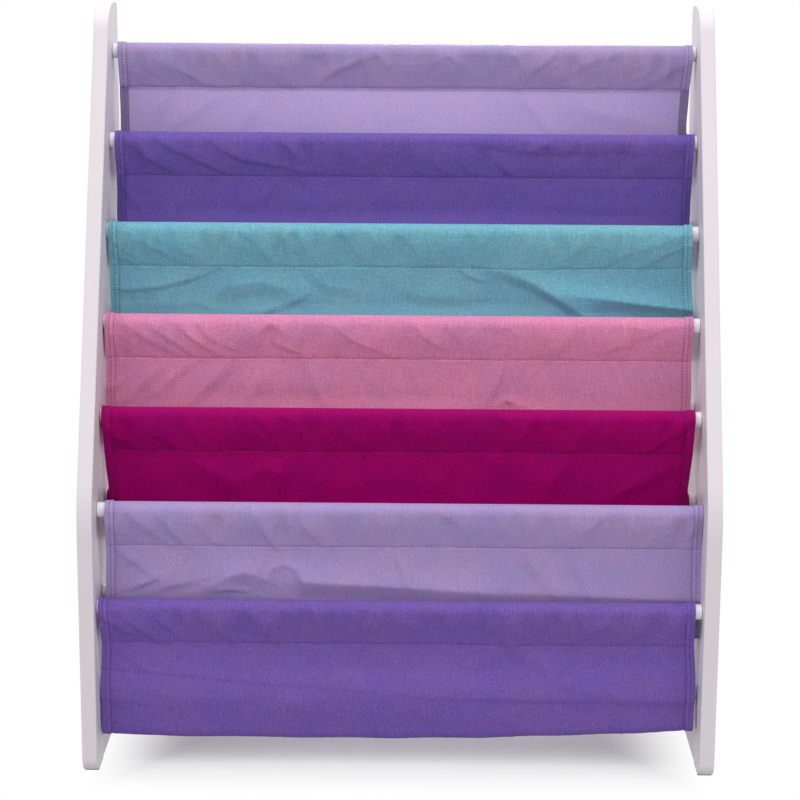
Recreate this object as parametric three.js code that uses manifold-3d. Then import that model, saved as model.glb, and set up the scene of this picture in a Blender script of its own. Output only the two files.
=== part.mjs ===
// Sling bookshelf for a child's room: two side panels, seven cloth slings on round dowels.
// Millimetres, +Z up, the front towards -Y, the origin on the floor under the middle of the rack.
// Left and right are as seen from the front.

import * as THREE from 'three';
import { mergeVertices } from 'three/addons/utils/BufferGeometryUtils.js';
import Module from 'manifold-3d';

const wasm = await Module();
wasm.setup();

// Side panels. Depths are measured back from the upright lower front edge.
const rackWidth = 620;
const rackDepth = 276;
const rackHeight = 736;
const panelThickness = 15;
const panelEdgeRound = 1.5;
const panelTopDepth = 63.7;
const kinkHeight = 268;
const kinkRadius = 120;
const topFrontRadius = 40;
const topRearRadius = 12;
const footRadius = 14;

// Dowels. All but the lowest front one are spaced evenly along the leaning front edge, from the
// top down to just under the kink. The lowest one hangs below the kink, behind the upright edge.
const tierCount = 7;
const dowelDiameter = 15;
const dowelEdgeDistance = 39.5;
const topDowelDrop = 48;
const kinkDowelDrop = 8;
const lowestDowelSetback = 22;
const lowestDowelDrop = 101.6;
const rearDowelSetback = 27;
const rearDowelDrop = 92;
const dowelEndGap = 0.3;

// Slings. Each is one cloth with a sewn sleeve at both ends.
const slingSideGap = 4.5;
const clothThickness = 1.2;
const clothDowelGap = 0.3;
const frontSleeveDepth = 45;
const rearSleeveDepth = 28;
const frontSeamSetback = 1.5;
const frontLegSetback = 4;
const troughDrop = 134;
const foldDepth = 1.3;
const foldWaves = 1.8;
const foldSlantShare = 0.16;
const foldShiftShare = 0.37;
const seamPucker = 2.6;
const troughEndLift = 4;
// How far each sling has slid from the middle, as a share of its side gap, from the top sling down.
const slingSlideShares = [0.2, 0.27, -0.58, -0.53, -0.58, 0.87, -0.51];

// Flat-head wood screws through the panels into the dowel ends
const screwLength = 38;
const screwShankDiameter = 4;
const screwHeadDiameter = 9;
const screwHeadHeight = 2.6;
const screwTipLength = 5;
const screwClearance = 0.3;

// Foot pads
const padThickness = 1.8;
const padLength = 34;
const padSideInset = 0.6;
const padGlueLine = 0.2;

// Facets
const cornerStepDegrees = 11;
const edgeRoundSegments = 2;
const dowelSegments = 20;
const sleeveSegments = 8;
const screwSegments = 12;
const troughSegments = 6;
const foldSteps = 10;

const halfTurn = Math.PI;
const quarterTurn = Math.PI / 2;
const frontLean = Math.atan2(rackDepth - panelTopDepth, rackHeight - kinkHeight);
const dowelRadius = dowelDiameter / 2;
const hollowRadius = dowelRadius + clothDowelGap;
const sleeveRadius = hollowRadius + clothThickness;
const panelBottom = padThickness + padGlueLine;
const halfWidth = rackWidth / 2;
const innerHalfWidth = halfWidth - panelThickness;
const halfDepth = rackDepth / 2;
const slingWidth = 2 * (innerHalfWidth - slingSideGap);

const paint = () => new THREE.MeshStandardMaterial({ color: 0xf1eff2, roughness: 0.35, metalness: 0 });
const steel = () => new THREE.MeshStandardMaterial({ color: 0xb9bcc0, roughness: 0.3, metalness: 1 });
const rubber = () => new THREE.MeshStandardMaterial({ color: 0x2a2422, roughness: 0.8, metalness: 0 });
const cloth = (color) => new THREE.MeshStandardMaterial({ color, roughness: 0.75, metalness: 0 });
const slingColors = [0xa58fbe, 0x6b4f9b, 0x6fa5b3, 0xd483ae, 0x93105f, 0xa58fbe, 0x6f569e];

// Turns a flat outline, drawn as depth and height, to stand across the rack and run along X
function alongX(geometry) {
  const depthAxis = new THREE.Vector3(0, 1, 0);
  const heightAxis = new THREE.Vector3(0, 0, 1);
  const widthAxis = new THREE.Vector3(1, 0, 0);
  return geometry.applyMatrix4(new THREE.Matrix4().makeBasis(depthAxis, heightAxis, widthAxis));
}

function toSolid(geometry) {
  const bare = geometry.clone();
  bare.deleteAttribute('normal');
  bare.deleteAttribute('uv');
  const merged = mergeVertices(bare);
  return new wasm.Manifold(new wasm.Mesh({
    numProp: 3,
    vertProperties: Float32Array.from(merged.attributes.position.array),
    triVerts: Uint32Array.from(merged.index.array),
  }));
}

function toGeometry(solid) {
  const mesh = solid.getMesh();
  const geometry = new THREE.BufferGeometry();
  geometry.setAttribute('position', new THREE.BufferAttribute(mesh.vertProperties, mesh.numProp));
  geometry.setIndex(new THREE.BufferAttribute(mesh.triVerts, 1));
  geometry.computeVertexNormals();
  return geometry;
}

function part(name, geometry, material) {
  const mesh = new THREE.Mesh(geometry, material);
  mesh.name = name;
  return mesh;
}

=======

● **Goal**:
Copy each line of the listing that includes "part".

● **Completed task**:
=== part.mjs ===
function part(name, geometry, material) {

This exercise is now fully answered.